# Start of Given material

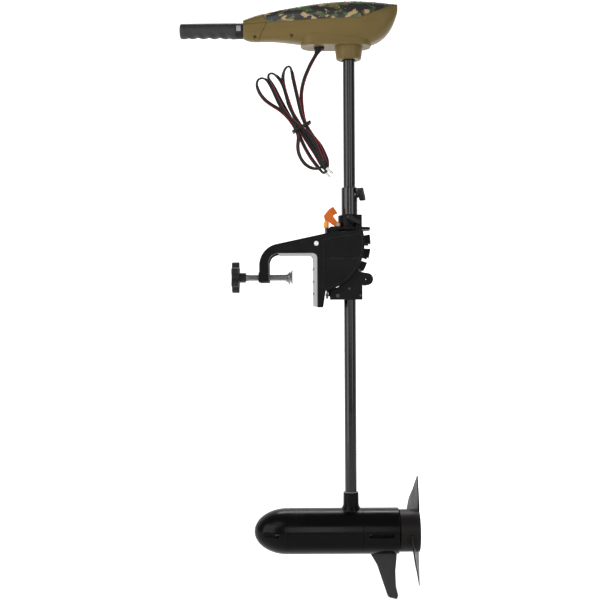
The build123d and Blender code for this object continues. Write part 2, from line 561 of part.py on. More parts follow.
with BuildPart() as armature_bearings:
    for x in (FRONT_BEARING_X - 2, REAR_BEARING_X):
        rod_x(x, x + BEARING_WIDTH, BEARING_RADIUS, 0, MOTOR_Z)
        rod_x(x, x + BEARING_WIDTH, ROTOR_SHAFT_RADIUS + FIT, 0, MOTOR_Z, mode=Mode.SUBTRACT)
save(armature_bearings, "armature_bearings")

with BuildPart() as shaft_seal:
    rod_x(REAR_END - 12, REAR_END - 5, 10.0, 0, MOTOR_Z)
    rod_x(REAR_END - 12, REAR_END - 5, ROTOR_SHAFT_RADIUS + FIT, 0, MOTOR_Z, mode=Mode.SUBTRACT)
save(shaft_seal, "shaft_seal")

CORE_RADIUS, CORE_FRONT, CORE_BACK = 33.5, -5.0, 60.0
with BuildPart() as field_magnets:
    rod_x(CORE_FRONT - 4, CORE_BACK + 4, HOUSING_BORE, 0, MOTOR_Z)
    rod_x(CORE_FRONT - 4, CORE_BACK + 4, CORE_RADIUS + 1.2, 0, MOTOR_Z, mode=Mode.SUBTRACT)
    block((CORE_FRONT - 5, CORE_BACK + 5), (-50, 50), (MOTOR_Z - 9, MOTOR_Z + 9),
          mode=Mode.SUBTRACT)
save(field_magnets, "field_magnets")

BRUSH_X, COMMUTATOR_RADIUS = 84.0, 12.0
with BuildPart() as brush_plate:
    rod_x(BRUSH_X - 8, BRUSH_X - 5, 33.0, 0, MOTOR_Z)
    rod_x(BRUSH_X - 8, BRUSH_X - 5, COMMUTATOR_RADIUS + 3, 0, MOTOR_Z, mode=Mode.SUBTRACT)
    for z_low in (MOTOR_Z + 14, MOTOR_Z - 30):
        block((BRUSH_X - 5, BRUSH_X + 6), (-5.5, 5.5), (z_low, z_low + 16))
        block((BRUSH_X - 4, BRUSH_X + 4), (-3.5, 3.5), (z_low - 1, z_low + 17),
              mode=Mode.SUBTRACT)
save(brush_plate, "brush_plate")

with BuildPart() as carbon_brushes:
    for z_low in (MOTOR_Z + COMMUTATOR_RADIUS + 0.3, MOTOR_Z - COMMUTATOR_RADIUS - 16.3):
        block((BRUSH_X - 4, BRUSH_X + 4), (-3.5, 3.5), (z_low, z_low + 16))
save(carbon_brushes, "carbon_brushes")

with BuildPart() as skeg:
    side_plate([(115, -577), (173, -577), (172, -592), (169.5, -616), (170.5, -650),
                (175, -668), (173, -676.8), (154, -672), (143, -640), (131, -604)],
               [0, 0, 0, 40, 40, 3, 3, 8, 60, 30], 2.6, -2.6)
    rod_x(110, 176, MOTOR_RADIUS, 0, MOTOR_Z, mode=Mode.SUBTRACT)
save(skeg, "skeg")

# ---------------------------------------------------------------- rotor and propeller
with BuildPart() as armature:
    rod_x(CORE_FRONT, CORE_BACK, CORE_RADIUS, 0, MOTOR_Z)
    with BuildSketch(Plane.YZ.offset(CORE_FRONT)):
        with Locations((0, MOTOR_Z)):
            with PolarLocations(CORE_RADIUS, 12):
                Rectangle(5, 3, mode=Mode.ADD)
    extrude(amount=CORE_BACK - CORE_FRONT, mode=Mode.SUBTRACT)
    rod_x(CORE_FRONT - 10, CORE_FRONT, 22, 0, MOTOR_Z)
    rod_x(CORE_BACK, CORE_BACK + 9, 22, 0, MOTOR_Z)
    rod_x(CORE_BACK + 9, BRUSH_X + 10, COMMUTATOR_RADIUS, 0, MOTOR_Z)
    rod_x(CORE_FRONT - 10, BRUSH_X + 10, ROTOR_SHAFT_RADIUS, 0, MOTOR_Z, mode=Mode.SUBTRACT)
save(armature, "armature")

with BuildPart() as rotor_shaft:
    rod_x(FRONT_BEARING_X - 1, HUB_END + 3, ROTOR_SHAFT_RADIUS, 0, MOTOR_Z)
    rod_y(20, -20, 2.0, HUB_FRONT + 5, MOTOR_Z, mode=Mode.SUBTRACT)
save(rotor_shaft, "rotor_shaft")

BLADE_PITCH, BLADE_RAKE, BLADE_THICKNESS = 15.0, 4.0, 3.6
BLADE_ROOT_X = 213.0
pitch_cos, pitch_sin = cos(radians(BLADE_PITCH)), sin(radians(BLADE_PITCH))
rake_cos, rake_sin = cos(radians(BLADE_RAKE)), sin(radians(BLADE_RAKE))
blade_outline = [(-10, 8), (-9, 52), (2, 88), (11, PROP_RADIUS), (20, 107), (42, 78),
                 (66, 54), (68, 24), (56, 2), (30, -4)]
blade_radii = [0, 60, 60, 3, 6, 60, 26, 26, 6, 0]
with BuildPart() as propeller:
    for side in (1, -1):
        blade_plane = Plane(origin=(BLADE_ROOT_X, 0, MOTOR_Z),
                            x_dir=(-pitch_sin, side * pitch_cos, 0),
                            z_dir=(pitch_cos * rake_cos, side * pitch_sin * rake_cos,
                                   -side * pitch_cos * rake_sin))
        with BuildSketch(blade_plane.offset(-BLADE_THICKNESS / 2)):
            closed_outline(blade_outline, blade_radii)
        extrude(amount=BLADE_THICKNESS)
    rod_x(HUB_FRONT - 20, HUB_END + 20, HUB_RADIUS - 3, 0, MOTOR_Z, mode=Mode.SUBTRACT)
    rod_x(HUB_FRONT, HUB_END, HUB_RADIUS, 0, MOTOR_Z)
    rod_x(HUB_FRONT + 9, HUB_END, 38, 0, MOTOR_Z, mode=Mode.SUBTRACT)
    rod_x(HUB_FRONT + 9, HUB_END - 4, 13, 0, MOTOR_Z)
    for turn in range(4):
        with Locations(Location((0, 0, MOTOR_Z), (45 + 90 * turn, 0, 0))):
            with Locations((HUB_FRONT + 20, 25.5, 0)):
                Box(24, 27, 3)
    rod_x(HUB_FRONT, HUB_END, ROTOR_SHAFT_RADIUS, 0, MOTOR_Z, mode=Mode.SUBTRACT)
    rod_y(11, -11, 2.0, HUB_FRONT + 5, MOTOR_Z, mode=Mode.SUBTRACT)
save(propeller, "propeller")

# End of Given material

▶ Task
Print the material verbatim, all of it.

▶ Answer to this task
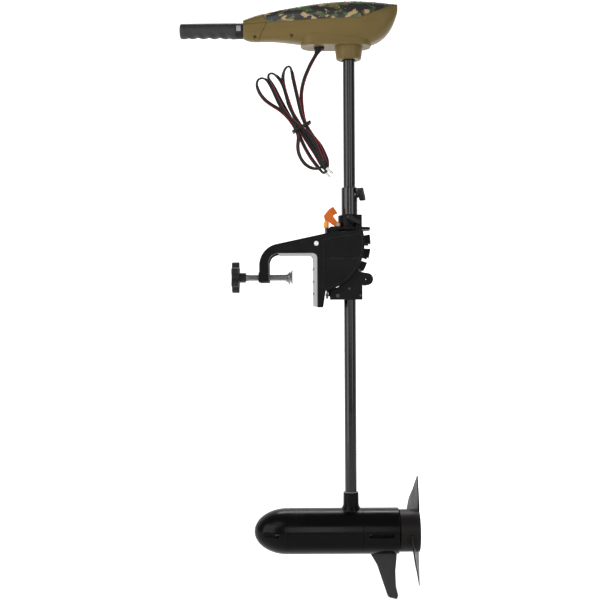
The build123d and Blender code for this object continues. Write part 2, from line 561 of part.py on. More parts follow.
with BuildPart() as armature_bearings:
    for x in (FRONT_BEARING_X - 2, REAR_BEARING_X):
        rod_x(x, x + BEARING_WIDTH, BEARING_RADIUS, 0, MOTOR_Z)
        rod_x(x, x + BEARING_WIDTH, ROTOR_SHAFT_RADIUS + FIT, 0, MOTOR_Z, mode=Mode.SUBTRACT)
save(armature_bearings, "armature_bearings")

with BuildPart() as shaft_seal:
    rod_x(REAR_END - 12, REAR_END - 5, 10.0, 0, MOTOR_Z)
    rod_x(REAR_END - 12, REAR_END - 5, ROTOR_SHAFT_RADIUS + FIT, 0, MOTOR_Z, mode=Mode.SUBTRACT)
save(shaft_seal, "shaft_seal")

CORE_RADIUS, CORE_FRONT, CORE_BACK = 33.5, -5.0, 60.0
with BuildPart() as field_magnets:
    rod_x(CORE_FRONT - 4, CORE_BACK + 4, HOUSING_BORE, 0, MOTOR_Z)
    rod_x(CORE_FRONT - 4, CORE_BACK + 4, CORE_RADIUS + 1.2, 0, MOTOR_Z, mode=Mode.SUBTRACT)
    block((CORE_FRONT - 5, CORE_BACK + 5), (-50, 50), (MOTOR_Z - 9, MOTOR_Z + 9),
          mode=Mode.SUBTRACT)
save(field_magnets, "field_magnets")

BRUSH_X, COMMUTATOR_RADIUS = 84.0, 12.0
with BuildPart() as brush_plate:
    rod_x(BRUSH_X - 8, BRUSH_X - 5, 33.0, 0, MOTOR_Z)
    rod_x(BRUSH_X - 8, BRUSH_X - 5, COMMUTATOR_RADIUS + 3, 0, MOTOR_Z, mode=Mode.SUBTRACT)
    for z_low in (MOTOR_Z + 14, MOTOR_Z - 30):
        block((BRUSH_X - 5, BRUSH_X + 6), (-5.5, 5.5), (z_low, z_low + 16))
        block((BRUSH_X - 4, BRUSH_X + 4), (-3.5, 3.5), (z_low - 1, z_low + 17),
              mode=Mode.SUBTRACT)
save(brush_plate, "brush_plate")

with BuildPart() as carbon_brushes:
    for z_low in (MOTOR_Z + COMMUTATOR_RADIUS + 0.3, MOTOR_Z - COMMUTATOR_RADIUS - 16.3):
        block((BRUSH_X - 4, BRUSH_X + 4), (-3.5, 3.5), (z_low, z_low + 16))
save(carbon_brushes, "carbon_brushes")

with BuildPart() as skeg:
    side_plate([(115, -577), (173, -577), (172, -592), (169.5, -616), (170.5, -650),
                (175, -668), (173, -676.8), (154, -672), (143, -640), (131, -604)],
               [0, 0, 0, 40, 40, 3, 3, 8, 60, 30], 2.6, -2.6)
    rod_x(110, 176, MOTOR_RADIUS, 0, MOTOR_Z, mode=Mode.SUBTRACT)
save(skeg, "skeg")

# ---------------------------------------------------------------- rotor and propeller
with BuildPart() as armature:
    rod_x(CORE_FRONT, CORE_BACK, CORE_RADIUS, 0, MOTOR_Z)
    with BuildSketch(Plane.YZ.offset(CORE_FRONT)):
        with Locations((0, MOTOR_Z)):
            with PolarLocations(CORE_RADIUS, 12):
                Rectangle(5, 3, mode=Mode.ADD)
    extrude(amount=CORE_BACK - CORE_FRONT, mode=Mode.SUBTRACT)
    rod_x(CORE_FRONT - 10, CORE_FRONT, 22, 0, MOTOR_Z)
    rod_x(CORE_BACK, CORE_BACK + 9, 22, 0, MOTOR_Z)
    rod_x(CORE_BACK + 9, BRUSH_X + 10, COMMUTATOR_RADIUS, 0, MOTOR_Z)
    rod_x(CORE_FRONT - 10, BRUSH_X + 10, ROTOR_SHAFT_RADIUS, 0, MOTOR_Z, mode=Mode.SUBTRACT)
save(armature, "armature")

with BuildPart() as rotor_shaft:
    rod_x(FRONT_BEARING_X - 1, HUB_END + 3, ROTOR_SHAFT_RADIUS, 0, MOTOR_Z)
    rod_y(20, -20, 2.0, HUB_FRONT + 5, MOTOR_Z, mode=Mode.SUBTRACT)
save(rotor_shaft, "rotor_shaft")

BLADE_PITCH, BLADE_RAKE, BLADE_THICKNESS = 15.0, 4.0, 3.6
BLADE_ROOT_X = 213.0
pitch_cos, pitch_sin = cos(radians(BLADE_PITCH)), sin(radians(BLADE_PITCH))
rake_cos, rake_sin = cos(radians(BLADE_RAKE)), sin(radians(BLADE_RAKE))
blade_outline = [(-10, 8), (-9, 52), (2, 88), (11, PROP_RADIUS), (20, 107), (42, 78),
                 (66, 54), (68, 24), (56, 2), (30, -4)]
blade_radii = [0, 60, 60, 3, 6, 60, 26, 26, 6, 0]
with BuildPart() as propeller:
    for side in (1, -1):
        blade_plane = Plane(origin=(BLADE_ROOT_X, 0, MOTOR_Z),
                            x_dir=(-pitch_sin, side * pitch_cos, 0),
                            z_dir=(pitch_cos * rake_cos, side * pitch_sin * rake_cos,
                                   -side * pitch_cos * rake_sin))
        with BuildSketch(blade_plane.offset(-BLADE_THICKNESS / 2)):
            closed_outline(blade_outline, blade_radii)
        extrude(amount=BLADE_THICKNESS)
    rod_x(HUB_FRONT - 20, HUB_END + 20, HUB_RADIUS - 3, 0, MOTOR_Z, mode=Mode.SUBTRACT)
    rod_x(HUB_FRONT, HUB_END, HUB_RADIUS, 0, MOTOR_Z)
    rod_x(HUB_FRONT + 9, HUB_END, 38, 0, MOTOR_Z, mode=Mode.SUBTRACT)
    rod_x(HUB_FRONT + 9, HUB_END - 4, 13, 0, MOTOR_Z)
    for turn in range(4):
        with Locations(Location((0, 0, MOTOR_Z), (45 + 90 * turn, 0, 0))):
            with Locations((HUB_FRONT + 20, 25.5, 0)):
                Box(24, 27, 3)
    rod_x(HUB_FRONT, HUB_END, ROTOR_SHAFT_RADIUS, 0, MOTOR_Z, mode=Mode.SUBTRACT)
    rod_y(11, -11, 2.0, HUB_FRONT + 5, MOTOR_Z, mode=Mode.SUBTRACT)
save(propeller, "propeller")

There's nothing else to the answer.